* DATA SECTION

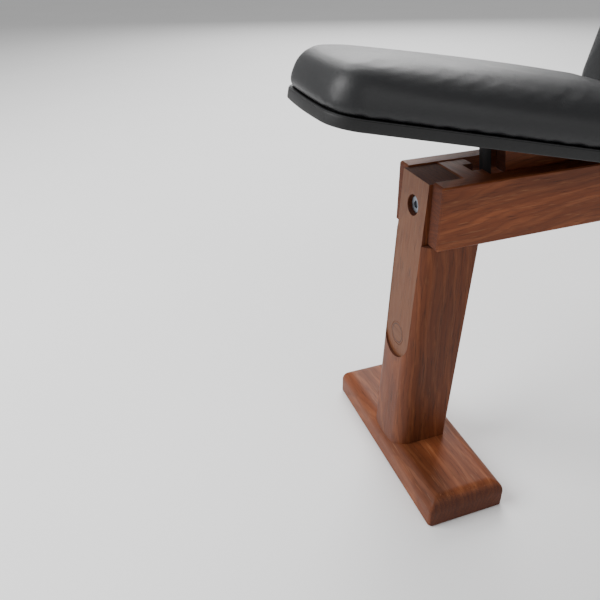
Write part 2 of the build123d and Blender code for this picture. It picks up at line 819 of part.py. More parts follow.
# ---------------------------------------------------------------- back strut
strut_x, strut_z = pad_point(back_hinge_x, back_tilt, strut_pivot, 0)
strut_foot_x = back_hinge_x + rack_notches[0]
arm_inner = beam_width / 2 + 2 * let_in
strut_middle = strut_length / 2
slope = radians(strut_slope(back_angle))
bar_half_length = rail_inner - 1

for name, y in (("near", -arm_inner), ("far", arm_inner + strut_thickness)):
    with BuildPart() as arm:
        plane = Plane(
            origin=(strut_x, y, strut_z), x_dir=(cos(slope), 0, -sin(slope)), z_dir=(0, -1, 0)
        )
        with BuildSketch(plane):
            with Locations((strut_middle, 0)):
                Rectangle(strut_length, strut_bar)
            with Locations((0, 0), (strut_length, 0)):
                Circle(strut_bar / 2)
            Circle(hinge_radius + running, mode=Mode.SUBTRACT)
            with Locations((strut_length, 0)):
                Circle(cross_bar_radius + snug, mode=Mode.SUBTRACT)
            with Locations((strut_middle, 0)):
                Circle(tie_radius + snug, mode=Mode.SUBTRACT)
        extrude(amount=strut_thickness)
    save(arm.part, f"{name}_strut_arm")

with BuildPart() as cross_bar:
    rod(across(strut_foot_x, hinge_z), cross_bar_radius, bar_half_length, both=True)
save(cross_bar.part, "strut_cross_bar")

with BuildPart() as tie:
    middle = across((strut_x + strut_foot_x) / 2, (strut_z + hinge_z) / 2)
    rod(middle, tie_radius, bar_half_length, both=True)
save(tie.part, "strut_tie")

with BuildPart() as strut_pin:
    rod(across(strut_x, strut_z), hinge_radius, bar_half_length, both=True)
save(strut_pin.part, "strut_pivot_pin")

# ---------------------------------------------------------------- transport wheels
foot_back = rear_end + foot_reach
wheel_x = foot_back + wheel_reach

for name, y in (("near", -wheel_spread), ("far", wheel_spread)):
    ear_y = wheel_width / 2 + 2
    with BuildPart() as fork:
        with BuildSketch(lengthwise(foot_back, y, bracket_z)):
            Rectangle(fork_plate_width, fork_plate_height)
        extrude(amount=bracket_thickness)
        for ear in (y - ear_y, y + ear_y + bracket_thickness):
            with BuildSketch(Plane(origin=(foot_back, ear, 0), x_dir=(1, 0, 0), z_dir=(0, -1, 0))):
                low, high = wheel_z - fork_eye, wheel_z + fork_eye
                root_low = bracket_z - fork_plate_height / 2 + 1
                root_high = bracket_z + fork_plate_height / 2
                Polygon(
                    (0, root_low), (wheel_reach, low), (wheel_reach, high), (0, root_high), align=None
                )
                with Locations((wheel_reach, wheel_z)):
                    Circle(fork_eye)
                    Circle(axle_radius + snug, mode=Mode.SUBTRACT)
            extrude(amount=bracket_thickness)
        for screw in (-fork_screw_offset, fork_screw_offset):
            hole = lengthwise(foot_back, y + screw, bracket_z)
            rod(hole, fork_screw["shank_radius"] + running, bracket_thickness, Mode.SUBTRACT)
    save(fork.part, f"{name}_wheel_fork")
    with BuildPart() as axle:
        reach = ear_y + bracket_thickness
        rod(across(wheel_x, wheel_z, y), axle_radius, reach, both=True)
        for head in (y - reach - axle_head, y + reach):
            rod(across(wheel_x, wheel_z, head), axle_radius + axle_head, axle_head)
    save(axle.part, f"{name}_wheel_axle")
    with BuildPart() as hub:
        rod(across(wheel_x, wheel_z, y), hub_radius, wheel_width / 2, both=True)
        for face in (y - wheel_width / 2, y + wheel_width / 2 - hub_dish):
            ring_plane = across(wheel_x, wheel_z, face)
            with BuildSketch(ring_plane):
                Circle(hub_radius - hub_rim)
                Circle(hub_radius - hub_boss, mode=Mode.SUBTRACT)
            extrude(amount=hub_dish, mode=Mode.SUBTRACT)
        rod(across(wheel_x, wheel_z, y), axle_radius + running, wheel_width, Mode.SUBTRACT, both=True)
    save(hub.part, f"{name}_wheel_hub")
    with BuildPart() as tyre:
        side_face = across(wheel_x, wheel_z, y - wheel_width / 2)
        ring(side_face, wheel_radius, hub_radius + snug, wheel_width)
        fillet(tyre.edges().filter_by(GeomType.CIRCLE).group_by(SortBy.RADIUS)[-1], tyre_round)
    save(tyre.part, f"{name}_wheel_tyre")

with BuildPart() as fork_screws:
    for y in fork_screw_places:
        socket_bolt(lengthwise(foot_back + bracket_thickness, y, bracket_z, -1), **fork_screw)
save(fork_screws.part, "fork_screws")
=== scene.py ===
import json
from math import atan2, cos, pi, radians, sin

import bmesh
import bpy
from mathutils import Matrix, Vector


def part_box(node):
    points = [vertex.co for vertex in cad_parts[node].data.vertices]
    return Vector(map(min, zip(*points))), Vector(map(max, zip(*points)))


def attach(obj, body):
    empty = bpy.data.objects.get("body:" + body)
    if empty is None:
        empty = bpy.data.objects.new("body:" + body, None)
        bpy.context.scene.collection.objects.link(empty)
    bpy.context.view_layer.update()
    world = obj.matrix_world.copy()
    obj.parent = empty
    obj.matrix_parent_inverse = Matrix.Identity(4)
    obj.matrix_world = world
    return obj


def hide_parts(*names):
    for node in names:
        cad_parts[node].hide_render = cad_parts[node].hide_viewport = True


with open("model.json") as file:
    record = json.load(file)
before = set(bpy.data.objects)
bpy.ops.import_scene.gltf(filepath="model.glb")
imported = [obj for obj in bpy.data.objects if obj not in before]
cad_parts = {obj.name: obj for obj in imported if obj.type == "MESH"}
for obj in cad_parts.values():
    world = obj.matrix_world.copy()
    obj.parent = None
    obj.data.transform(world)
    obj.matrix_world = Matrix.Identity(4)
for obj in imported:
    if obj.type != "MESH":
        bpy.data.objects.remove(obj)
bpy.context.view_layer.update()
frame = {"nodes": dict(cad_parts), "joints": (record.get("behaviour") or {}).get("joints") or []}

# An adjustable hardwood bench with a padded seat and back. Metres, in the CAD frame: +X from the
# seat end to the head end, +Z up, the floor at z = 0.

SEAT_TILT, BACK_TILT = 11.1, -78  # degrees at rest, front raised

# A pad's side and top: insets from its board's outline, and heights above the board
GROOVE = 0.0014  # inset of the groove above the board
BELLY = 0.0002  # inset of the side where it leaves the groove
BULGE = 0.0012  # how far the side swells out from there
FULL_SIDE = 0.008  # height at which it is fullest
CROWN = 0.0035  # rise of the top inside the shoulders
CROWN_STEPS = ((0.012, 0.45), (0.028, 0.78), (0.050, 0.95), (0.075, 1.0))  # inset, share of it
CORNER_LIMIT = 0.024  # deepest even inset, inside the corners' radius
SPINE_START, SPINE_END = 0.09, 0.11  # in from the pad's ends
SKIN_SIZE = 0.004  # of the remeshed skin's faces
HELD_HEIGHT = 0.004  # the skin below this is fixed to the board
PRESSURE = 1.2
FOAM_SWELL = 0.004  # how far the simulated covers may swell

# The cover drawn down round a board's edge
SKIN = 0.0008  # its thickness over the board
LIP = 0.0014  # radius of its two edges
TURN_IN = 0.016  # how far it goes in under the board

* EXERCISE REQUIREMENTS
Set down, without any change, only the lines from the line that holds "Circle(hub_radius - hub_boss, mode=Mode.SUBTRACT)" through the line that holds "cad_parts[node].hide_render = cad_parts[node].hide_viewport", both lines included.

* OUTPUT FOR THIS TASK
                Circle(hub_radius - hub_boss, mode=Mode.SUBTRACT)
            extrude(amount=hub_dish, mode=Mode.SUBTRACT)
        rod(across(wheel_x, wheel_z, y), axle_radius + running, wheel_width, Mode.SUBTRACT, both=True)
    save(hub.part, f"{name}_wheel_hub")
    with BuildPart() as tyre:
        side_face = across(wheel_x, wheel_z, y - wheel_width / 2)
        ring(side_face, wheel_radius, hub_radius + snug, wheel_width)
        fillet(tyre.edges().filter_by(GeomType.CIRCLE).group_by(SortBy.RADIUS)[-1], tyre_round)
    save(tyre.part, f"{name}_wheel_tyre")

with BuildPart() as fork_screws:
    for y in fork_screw_places:
        socket_bolt(lengthwise(foot_back + bracket_thickness, y, bracket_z, -1), **fork_screw)
save(fork_screws.part, "fork_screws")
=== scene.py ===
import json
from math import atan2, cos, pi, radians, sin

import bmesh
import bpy
from mathutils import Matrix, Vector


def part_box(node):
    points = [vertex.co for vertex in cad_parts[node].data.vertices]
    return Vector(map(min, zip(*points))), Vector(map(max, zip(*points)))


def attach(obj, body):
    empty = bpy.data.objects.get("body:" + body)
    if empty is None:
        empty = bpy.data.objects.new("body:" + body, None)
        bpy.context.scene.collection.objects.link(empty)
    bpy.context.view_layer.update()
    world = obj.matrix_world.copy()
    obj.parent = empty
    obj.matrix_parent_inverse = Matrix.Identity(4)
    obj.matrix_world = world
    return obj


def hide_parts(*names):
    for node in names:
        cad_parts[node].hide_render = cad_parts[node].hide_viewport = True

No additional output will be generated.